Dr. Khemissa Bejaoui has been working very hard at the Day Laboratory for Neuromuscular Research to find the gene that causes the disease, Hereditary Sensory Neuropathy I (HSN I), that continues in our family. This year, in anticipation that the research was getting very close to the goal, the Deater Foundation committed to pay the salary of a laboratory assistant to work exclusively on the “Deater Project”, HSN I, with Khemissa Bejaoui. Salary plus benefits for this person are $30,000 per year. This commitment is an addition to the money we have been sending to the Day Laboratory. For several years we have been contributing $16,000 per year toward Khemissa’s salary. We do not pay for equipment, supplies nor overhead for research.
Last year Khemissa wrote and received a two year $50,000 research grant from The Neuropathy Association. Next year she will request grant money from the National Institutes of Health. Dr. Bob Brown, Director of the Day Lab, has often expressed his gratitude to the Deater family and Foundation for their cooperation and encouragement as well as for the money we provide which helps to “leverage” for additional money from the public funding sources.
Ethan Segal, the laboratory assistant hired to work on the Deater Project, graduated with a Bachelor in Neuroscience from Amherst College. He had extensive college laboratory experience and a strong recommendation from his professor of biology. He was hired July 18, 1999, with plans to work for two years and then go to Medical School. Khemissa reports that Ethan is “very serious and really nice.” They work side by side; that is, Khemissa continues to do “bench work” with Ethan, as well as have him assist her in the analysis of the results.
You may remember that Dr. Garth Nicholson and his research team in Australia first identified the probable location for the HSN I disease gene on chromosome 9. Khemissa quickly confirmed that the same area was also suspect in the Deater family. Since the original discovery, much time and effort has been spent locating and identifying the genes in that area of chromosome 9. Many researchers throughout the world who are working on the human genome project have contributed information.
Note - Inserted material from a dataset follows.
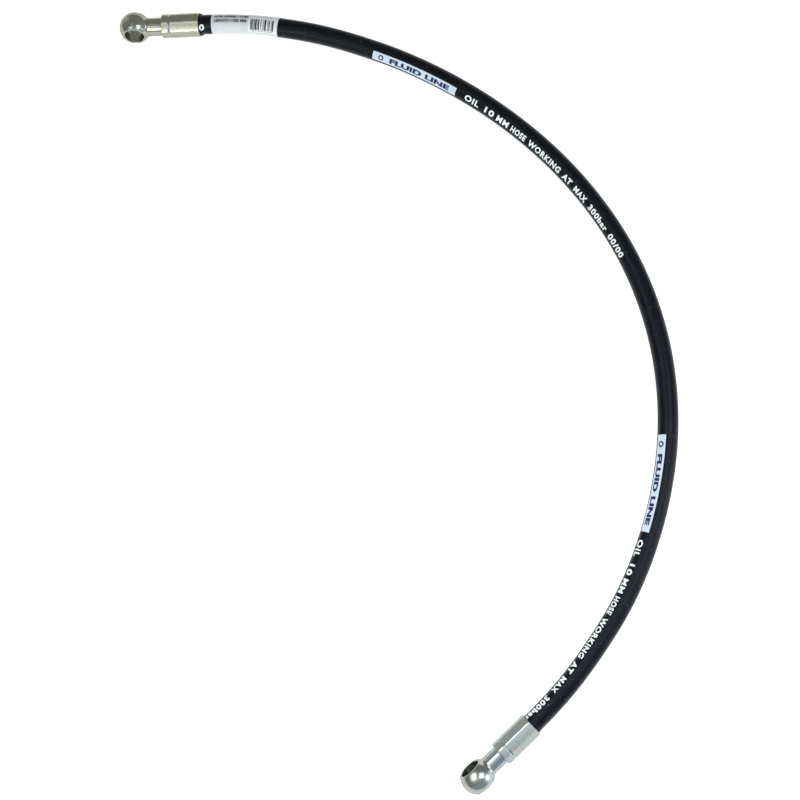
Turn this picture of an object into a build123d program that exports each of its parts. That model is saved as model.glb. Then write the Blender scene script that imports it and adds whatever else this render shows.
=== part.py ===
"""Hydraulic hose assembly: a two-wire-braid rubber hose with a crimped ball-shaped banjo eye at each end.

Units are millimetres and +Z is up. The hose lies on the plane z = 0 in an open C, and the origin is
the middle of the bottom of its box. End A is the eye at -X, +Y, and end B is the eye at +X, -Y.
Each end fitting is drawn in its own frame, with its origin at the centre of the eye: +X runs along
the fitting towards the hose, and +Z runs along the bore of the eye.
"""
from build123d import *

import math
import os

# Route of the hose's centre line, from the mouth of ferrule A to the mouth of ferrule B
HOSE_ROUTE = [
    (-179.5, 350.0, 12.76),
    (-154.5, 350.1, 11.93),
    (-109.5, 345.4, 10.76),
    (-49.5, 331.2, 9.75),
    (29.5, 298.2, 9.05),
    (104.5, 249.2, 9.05),
    (168.5, 187.2, 9.05),
    (216.5, 114.2, 9.05),
    (243.5, 36.2, 9.05),
    (250.5, -43.8, 9.05),
    (238.5, -120.8, 9.05),
    (211.5, -192.8, 9.75),
    (173.2, -250.9, 10.8),
    (142.9, -286.9, 11.96),
    (125.2, -303.6, 12.77),
]
ARC_SHARE = 0.45  # of the shorter run, used by each rounded corner of the route

# Hose, as radii from the centre line
BORE_R = 4.75
TUBE_R = 6.45
INNER_BRAID_R = 7.0
INTERLAYER_R = 7.5
OUTER_BRAID_R = 8.05
COVER_R = 9.05

# Banjo insert, along the fitting from the centre of the eye
BALL_R = 14.8
NECK_R = 8.5
NECK_FLARE_R = 3.5
EYE_WIDTH = 20.0
EYE_BORE_R = 9.1
EYE_CHAMFER = 0.4
SPOT_FACE_R = 12.5
PASSAGE_R = 3.25
NECK_END = 28.6
LOCK_GROOVE_END = 32.2
LOCK_SHOULDER_END = 34.4
LOCK_GROOVE_R = 6.0
LOCK_SHOULDER_R = 7.2
STEM_TIP = 61.0
STEM_TIP_CHAMFER = 1.0
STEM_VALLEY_R = 4.3
BARB_PITCH = 4.2
BARB_COUNT = 6
BARB_LAND = 1.2
BARB_VALLEY = 1.0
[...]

In February Khemissa published a report on her work in Neurology. She is now preparing another paper for publication. She has been promoted to Instructor. Her current work focuses on identifying which genes in the candidate region affect the nerves. Khemissa and Dr. Brown, met with Dr. Nicholson this summer; all agreed to share information they have and will acquire about HSN I. Another research team, interested specifically in nerve cells, is also sharing information with Khemissa. All of this collaboration speeds the research and stretches the money we send.
The ultimate goal of the research is to find a treatment for this disease. Once the disease mechanism is identified, a medication might be developed. Treatment will mean freedom from pain, for those suffering nerve pains in hands and legs. Treatment will mean increased independence for those who need help walking, or buttoning clothes. Treatment will mean greater productivity for those who might otherwise be unable to continue with their jobs. Treatment will mean not having to watch young people, our sons and daughters, nieces, nephews and cousins, follow the same path with this disease.
The Deater Foundation is committed to sending $46,000 in a year. We need your help. You receive requests in the mail and on the phone asking for contributions to many worthwhile causes. No other contribution will affect as many people that you know, as a gift to the Deater Foundation. Please consider a weekly or monthly donation. A gift of $6 a week, the cost of a McDonalds meal, will mean over $300 a year to the Foundation. All donations are tax deductible and can be sent to the Deater Foundation, Inc., Box 255, White Deer, PA 17887.
The elimination of this disease will be fitting memorial to Alvin and Ellen, Ethel, Isabelle, Harvey, Russell, Tom, Betty, and Verna, and a legacy for future generations.